## Your goal
Going through the material below, please gather all lines with the word "that" in them.

(Rows from an object dataset)
**********
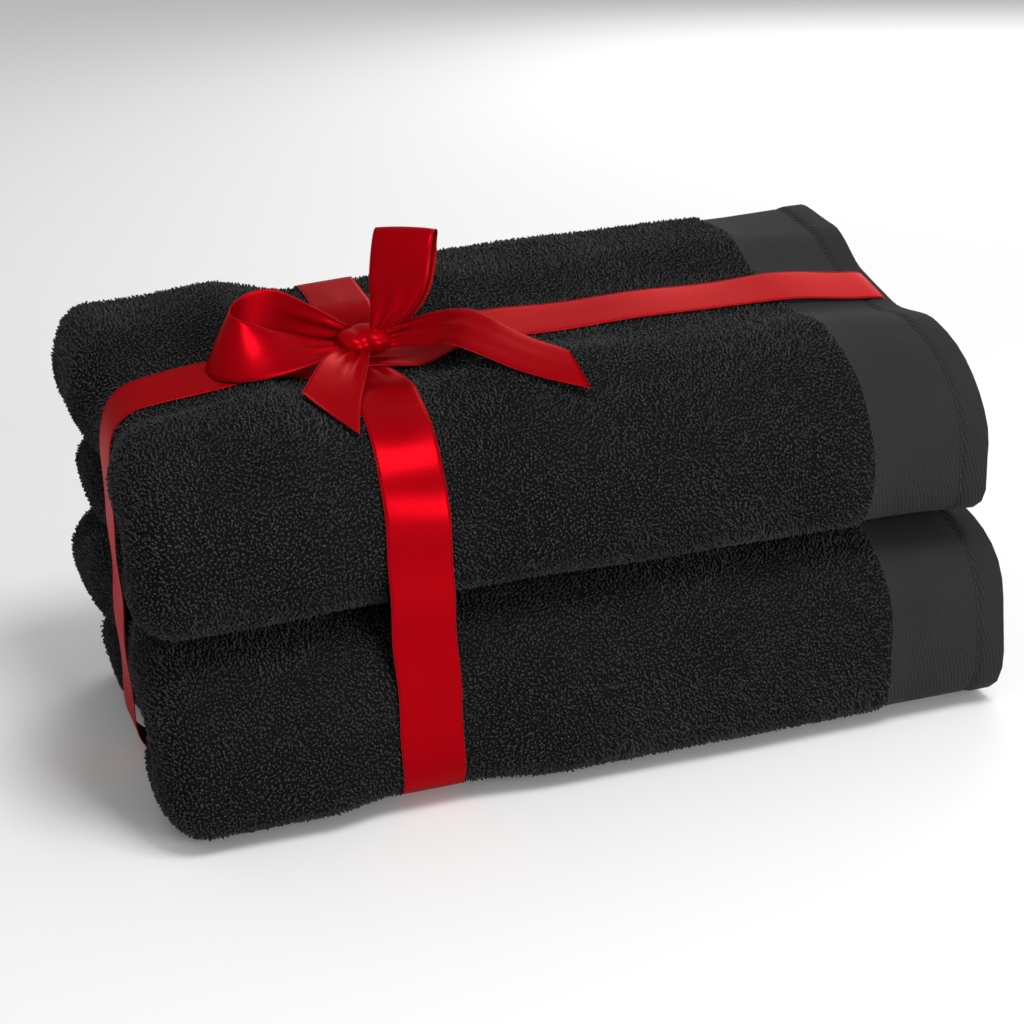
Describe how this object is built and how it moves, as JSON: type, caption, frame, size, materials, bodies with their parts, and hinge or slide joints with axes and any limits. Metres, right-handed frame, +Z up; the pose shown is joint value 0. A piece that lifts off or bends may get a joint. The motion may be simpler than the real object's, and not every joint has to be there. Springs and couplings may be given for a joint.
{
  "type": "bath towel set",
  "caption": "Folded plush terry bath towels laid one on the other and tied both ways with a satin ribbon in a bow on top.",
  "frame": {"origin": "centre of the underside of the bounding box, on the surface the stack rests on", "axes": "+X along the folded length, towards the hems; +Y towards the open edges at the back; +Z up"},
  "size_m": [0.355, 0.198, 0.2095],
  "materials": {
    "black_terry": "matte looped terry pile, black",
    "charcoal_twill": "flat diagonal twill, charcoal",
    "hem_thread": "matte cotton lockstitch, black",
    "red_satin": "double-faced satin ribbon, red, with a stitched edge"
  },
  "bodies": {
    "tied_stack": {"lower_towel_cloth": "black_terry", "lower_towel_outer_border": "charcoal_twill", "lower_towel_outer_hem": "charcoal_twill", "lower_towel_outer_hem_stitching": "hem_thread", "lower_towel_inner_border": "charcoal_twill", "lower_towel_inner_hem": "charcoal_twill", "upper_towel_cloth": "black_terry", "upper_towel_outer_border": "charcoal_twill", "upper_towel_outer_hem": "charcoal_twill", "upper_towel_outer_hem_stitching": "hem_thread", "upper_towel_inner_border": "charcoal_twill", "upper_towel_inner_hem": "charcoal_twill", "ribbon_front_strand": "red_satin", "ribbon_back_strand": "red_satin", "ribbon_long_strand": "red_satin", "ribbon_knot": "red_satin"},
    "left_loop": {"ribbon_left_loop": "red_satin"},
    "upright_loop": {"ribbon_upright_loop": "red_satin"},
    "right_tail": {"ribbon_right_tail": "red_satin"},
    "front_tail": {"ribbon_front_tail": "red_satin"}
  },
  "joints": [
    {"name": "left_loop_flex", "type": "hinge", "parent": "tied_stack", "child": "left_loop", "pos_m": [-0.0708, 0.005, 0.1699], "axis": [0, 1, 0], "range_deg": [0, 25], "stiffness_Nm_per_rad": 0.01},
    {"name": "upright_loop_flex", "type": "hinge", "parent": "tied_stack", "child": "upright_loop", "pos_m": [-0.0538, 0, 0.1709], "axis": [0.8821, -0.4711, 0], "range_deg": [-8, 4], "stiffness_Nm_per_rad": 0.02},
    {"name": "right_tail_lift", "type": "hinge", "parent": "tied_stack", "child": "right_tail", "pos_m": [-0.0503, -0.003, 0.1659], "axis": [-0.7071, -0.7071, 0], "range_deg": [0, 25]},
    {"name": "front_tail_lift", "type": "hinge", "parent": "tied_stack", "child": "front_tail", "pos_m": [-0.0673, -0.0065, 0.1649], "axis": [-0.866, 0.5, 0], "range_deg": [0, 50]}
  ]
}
**********
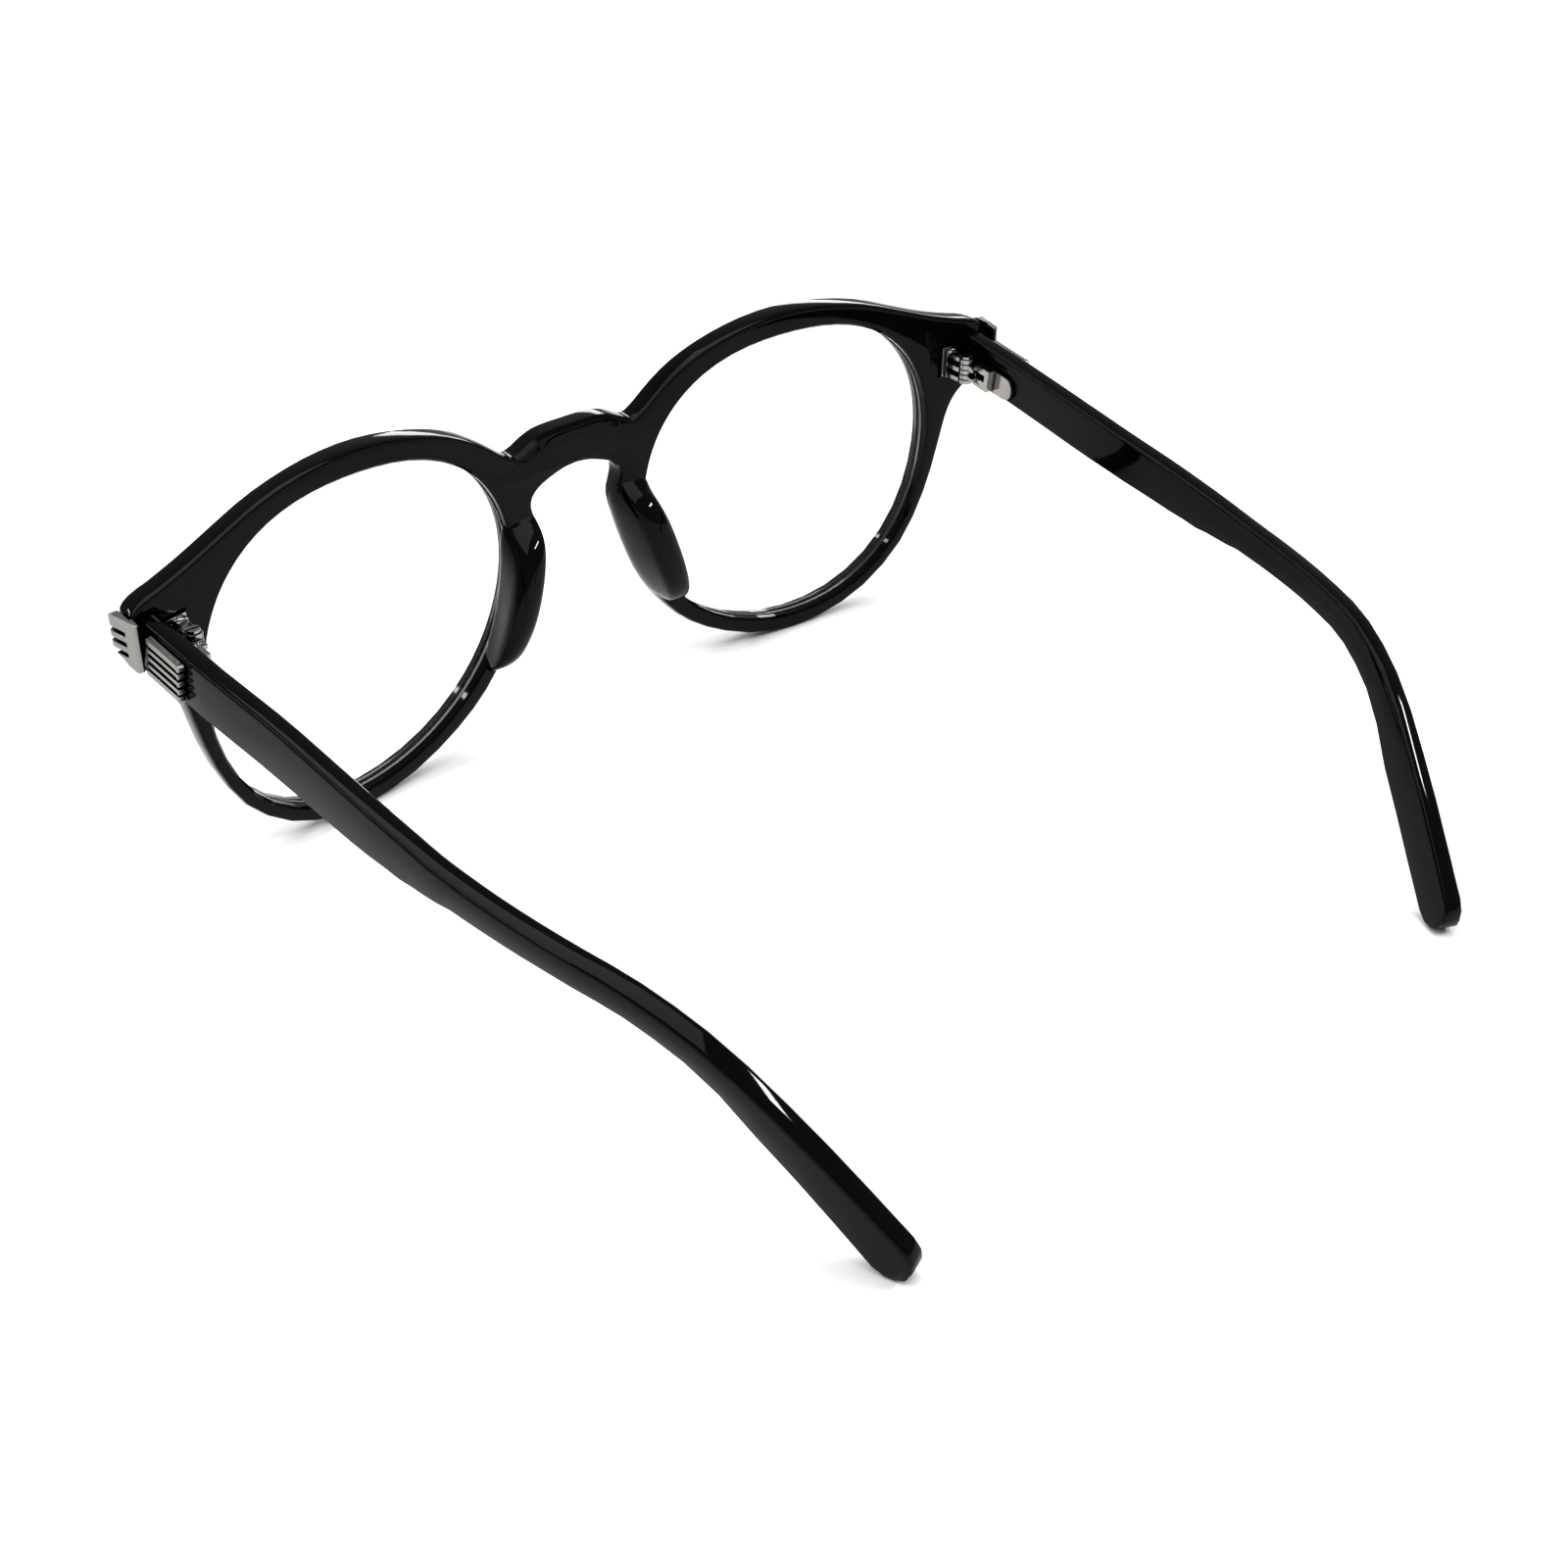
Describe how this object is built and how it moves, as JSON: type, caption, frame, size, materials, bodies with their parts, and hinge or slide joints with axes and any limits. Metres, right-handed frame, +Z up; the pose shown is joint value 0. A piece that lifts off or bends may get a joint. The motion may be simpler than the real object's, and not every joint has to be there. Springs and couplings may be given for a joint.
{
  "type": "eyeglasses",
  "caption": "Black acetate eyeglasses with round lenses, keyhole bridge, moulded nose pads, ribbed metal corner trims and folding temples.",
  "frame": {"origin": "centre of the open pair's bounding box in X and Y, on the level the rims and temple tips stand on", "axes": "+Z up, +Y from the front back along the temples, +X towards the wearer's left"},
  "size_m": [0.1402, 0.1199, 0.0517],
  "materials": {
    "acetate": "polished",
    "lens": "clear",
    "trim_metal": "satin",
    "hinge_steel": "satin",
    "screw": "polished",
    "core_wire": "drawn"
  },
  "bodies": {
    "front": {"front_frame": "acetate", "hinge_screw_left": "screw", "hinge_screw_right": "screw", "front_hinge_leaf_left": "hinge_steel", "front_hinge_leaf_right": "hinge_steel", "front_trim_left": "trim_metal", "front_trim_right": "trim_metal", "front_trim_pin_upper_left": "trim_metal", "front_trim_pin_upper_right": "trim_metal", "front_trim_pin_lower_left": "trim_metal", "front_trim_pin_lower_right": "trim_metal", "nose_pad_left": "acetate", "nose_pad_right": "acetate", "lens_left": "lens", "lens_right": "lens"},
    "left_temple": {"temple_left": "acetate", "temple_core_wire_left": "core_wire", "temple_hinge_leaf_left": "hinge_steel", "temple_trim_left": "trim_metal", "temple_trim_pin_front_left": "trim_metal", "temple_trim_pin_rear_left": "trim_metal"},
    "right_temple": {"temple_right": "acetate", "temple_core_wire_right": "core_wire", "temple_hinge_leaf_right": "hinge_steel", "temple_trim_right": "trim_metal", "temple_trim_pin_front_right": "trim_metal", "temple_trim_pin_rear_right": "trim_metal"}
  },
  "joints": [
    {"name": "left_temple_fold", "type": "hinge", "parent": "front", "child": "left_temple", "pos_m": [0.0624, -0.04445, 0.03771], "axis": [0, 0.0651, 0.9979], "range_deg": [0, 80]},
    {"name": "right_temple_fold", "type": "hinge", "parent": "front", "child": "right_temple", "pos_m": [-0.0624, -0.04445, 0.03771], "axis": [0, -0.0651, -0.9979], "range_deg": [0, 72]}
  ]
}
**********
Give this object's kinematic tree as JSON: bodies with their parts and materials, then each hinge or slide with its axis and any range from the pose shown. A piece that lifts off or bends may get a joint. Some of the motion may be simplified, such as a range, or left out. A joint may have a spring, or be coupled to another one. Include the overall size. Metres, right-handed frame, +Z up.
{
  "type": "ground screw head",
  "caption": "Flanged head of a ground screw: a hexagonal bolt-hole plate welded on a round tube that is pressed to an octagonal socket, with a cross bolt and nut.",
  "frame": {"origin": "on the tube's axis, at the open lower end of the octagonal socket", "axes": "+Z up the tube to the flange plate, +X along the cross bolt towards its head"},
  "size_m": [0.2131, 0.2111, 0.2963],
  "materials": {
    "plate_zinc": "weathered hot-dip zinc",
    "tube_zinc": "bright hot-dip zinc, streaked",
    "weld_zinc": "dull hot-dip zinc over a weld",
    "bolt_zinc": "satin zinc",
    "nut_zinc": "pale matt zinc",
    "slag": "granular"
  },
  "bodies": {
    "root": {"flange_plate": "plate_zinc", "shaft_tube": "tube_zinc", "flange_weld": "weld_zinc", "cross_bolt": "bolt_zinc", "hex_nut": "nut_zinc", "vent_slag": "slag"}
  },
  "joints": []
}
**********
## Worked answer
Describe how this object is built and how it moves, as JSON: type, caption, frame, size, materials, bodies with their parts, and hinge or slide joints with axes and any limits. Metres, right-handed frame, +Z up; the pose shown is joint value 0. A piece that lifts off or bends may get a joint. The motion may be simpler than the real object's, and not every joint has to be there. Springs and couplings may be given for a joint.
Describe how this object is built and how it moves, as JSON: type, caption, frame, size, materials, bodies with their parts, and hinge or slide joints with axes and any limits. Metres, right-handed frame, +Z up; the pose shown is joint value 0. A piece that lifts off or bends may get a joint. The motion may be simpler than the real object's, and not every joint has to be there. Springs and couplings may be given for a joint.
Give this object's kinematic tree as JSON: bodies with their parts and materials, then each hinge or slide with its axis and any range from the pose shown. A piece that lifts off or bends may get a joint. Some of the motion may be simplified, such as a range, or left out. A joint may have a spring, or be coupled to another one. Include the overall size. Metres, right-handed frame, +Z up.
  "caption": "Flanged head of a ground screw: a hexagonal bolt-hole plate welded on a round tube that is pressed to an octagonal socket, with a cross bolt and nut.",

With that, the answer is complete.